Franchising started in the late 1960s in the region with F&B concepts. The trend picked up and has continued experiencing an incremental increase to this day. To date, the franchise economy in the MENA region is worth USD 30 billion and growing by 27 percent per year. Given the facility and the experience accumulated throughout the years in F&B franchises, it’s evident that business leaders, entrepreneurs and investors are drawn to the sector due to its practicality in the region. People tend to lean towards F&B, and more specifically QSRs, because they trend much faster, require less investment and have a higher rate of profit generation. In the early 2000s, the MENA region began to accept the idea of different franchise industries, integrating fashion brands, apparel, retail stores and many other concepts from a variety of sectors. Although franchised businesses have permeated all sectors, including education, transportation and tourism, maintenance and health services, these are underdeveloped and are growing slowly. F&B is the fastest-growing sector in franchising, followed by health and beauty.
What are franchisors doing wrong?
– Under-capitalization: Asking the right question: How do I launch a franchise system and what does it cost? What does it take to sustain an organization on royalties and advertising fees?

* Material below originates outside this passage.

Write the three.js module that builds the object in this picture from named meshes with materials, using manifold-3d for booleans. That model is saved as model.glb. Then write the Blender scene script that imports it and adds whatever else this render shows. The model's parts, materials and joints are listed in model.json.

– Poor operations, training and support: Underdeveloped training and operating systems and lack of support from the franchisor will lead to breakdowns and low profit margins for franchisees, rendering the business unsustainable.
– Choosing the right franchisees: Not setting a proper franchisee profile which leads to poor recruiting choices, accepting unsound franchisees, leading to the disruption of the brand image and diminishing the success of the franchisor.
– A ‘Get rich quick’ mindset: When a franchisor isn’t concerned about the franchisee’s profitability or about the long-term viability of the brand. This will only lead to the failure of the brand.
– Relying on bad, outdated or incomplete legal advice: A common issue we see is clients who believe any lawyer could develop a franchise, agreement only for the loopholes to be exposed at a later stage, which leads to a costly rectification.
– Having a scattered and unclear brand identity, franchising without well-developed operational manuals (OM): A lack of a fully developed OM will lead to chaos and inconsistency in the franchisee’s offering, hence negatively affecting the brand and potentially leading to its demise.
– Franchise fee: Inexperienced franchisors are using the perceived value approach to decide the franchise fee, which has no basis in its calculation. It will be reflected as a barrier when selling franchises.
– Legal company structure: Another common mistake when people begin franchising without proper consultation. The franchisor owning the trademark is required to establish a separate entity that will sign the legal agreement with all franchisees. This has numerous advantages, mainly to create a legal barrier with the trademark owner along with tax benefits and others.
How can businesses improve their franchise offering?
They should understand and build the partnership between the franchisor and franchisee, and obtain the right counseling for their business, depending on their needs, to minimize potential mistakes which could prove costly. Franchisors should also select the right franchisees. Setting the right franchisee profile for your business will have a big impact on the performance of these franchises and your relationship with them. Select a bad profile as a franchisee and you are sure to encounter countless issues. Document your business experience, transferring your know-how in running your operations to a fully developed and integrated OM. It’s also important to be flexible to franchisees’ insight, suggestions and improvements.
What do you advise homegrown concept creators?
My advice to homegrown concept creators would be to look further than the local market and think global. Once your goals exceed the capacity of your local market, you will naturally look to franchising, as it is the fastest, least costly and most effective way to grow your brand exponentially and stay ahead of the competition. However, that does not mean that franchising is a guaranteed road to success. A lot of concepts have attempted that before, setting themselves up, and that will only lead to a chaotic and inconsistent franchise. We at Francorp stress on that, and require that our clients go through a lengthy consulting process (six months) that covers all aspects of the business (strategic and financial, legal, operations and marketing). Only once we’ve developed these for our clients do we declare them ready to franchise. In the region, lots of people still tend to underestimate the abundance of technical know-how and ability to transfer that into the international markets. The reality is that our markets have the capacity to produce some of the most original concepts and that can be seen when you look at how local concepts have been able to expand both on a regional and international level. We have seen that with Dip N Dip (UK presence) and Kababji, to name just two. That, coupled with the fact that our region has seen continuous growth in franchising, the rise in financial assistance in the SME industry by the government and the growing presence of expert franchise consultants, all bode well for the future.